Yargıç Orhan Gazi Ertekin 15 Temmuz sonrası ilan edilen OHAL ile birlikte, görev yapan hakim ve savcıların yüzde yetmişinin 1 yıllık tecrübeye sahip olduklarına dikkat çekerek şöyle konuştu:

“YARGI YOKTUR DİYORDUK, ADLİYE DE KALMADI”
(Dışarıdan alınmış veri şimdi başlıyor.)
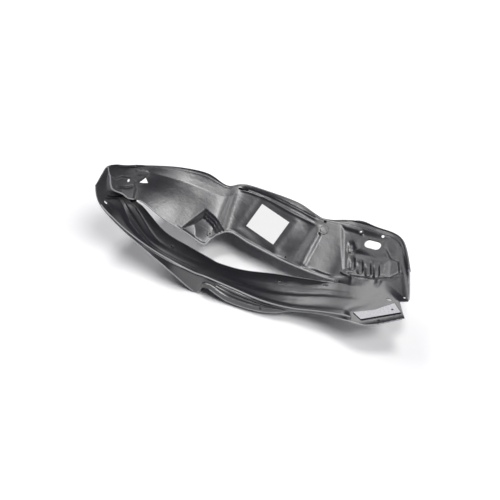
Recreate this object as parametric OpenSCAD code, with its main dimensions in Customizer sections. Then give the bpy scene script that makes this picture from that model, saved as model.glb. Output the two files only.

“Türkiye’de yargı yok diyorduk ya, şimdi OHAL ile birlikte adliye kalmadı, hakim, savcı kimliği yok. 15 Temmuz öncesi hâkim ve savcıların kendi sınırlarına sahip çıktığı bir kimliği vardı ve OHAL ile birlikte artık bu da ortadan kalktı. Şu an hakimlerin yüzde yetmişi 1 yıllık tecrübeye sahip. Dünyanın hiçbir ülkesinde bir yıllık tecrübe ile ne avukatlık ne hakimlik savcılık yapamazsınız. Bir cemiyeti var eden şey birikimidir. Eğer o cemiyetin kıdemli üyeleri yok ise o cemiyet kendi geleneklerini oluşturamaz ve olağanüstü bir serbestleşme başlar. Kendisini sınırlayan bilinç ortadan kalkar. Bu son derece tehlikeli bir durum.” sözleri ile yargının içinde olduğu durumu resmeden Orhan Gazi Ertekin yaklaşan seçimler öncesi siyasi partilerden ve adaylardan öncelikle adalet talep etmemiz gerektiğini belirtti.

“YARGILANMAYAN YOK”

“Ben bir hakimim ve adalet talep etmenin son derece önemli olduğu kanaatindeyim. Biz talep ettikçe o talep karşılığını bulacaktır. Siyasi partilerden cumhurbaşkanı adaylarından öncelikle bunu istemeliyiz. Gerçek bir yargı gerçek bir adalet, gerçek hakim savcılar talep etmeliyiz. Hepimizi bir teröriste dönüştüren, hepimizi yargılayan, yargılatan ve aynı zamanda hepimizi yargıca dönüştüren, bu sistemi artık bırakmak zorundayız. Artık düşmanımıza dahi hak, hukuk ve adalet istemeli, merhamet vadetmeliyiz. Aksi halde bu düzen hepimizi yakıyor. Türkçüler, Kürtçüler, sağcılar, solcular, aleviler, sünniler! Yargılanmayan yok! Bu ülkenin gençleri asılmış, başbakanı idam edilmiş, maliye bakanı asılmış, genelkurmay başkanı terörist suçlaması ile yargılanmış, yargılanmayan yok! Gerçek bir adalet sözleşmesine, gerçek bir hak mücadelesine ihtiyacımız var. OHAL bizi sınıra getirmiş durumda. Artık bunu düzeltmenin yollarını bulmak zorundayız. “ şeklinde uyarılarda bulundu.

Tören sonunda teşekkür konuşması yapan Başkan Kazan Orhan Gazi Ertekin’e plaket ve çiçek takdim etti.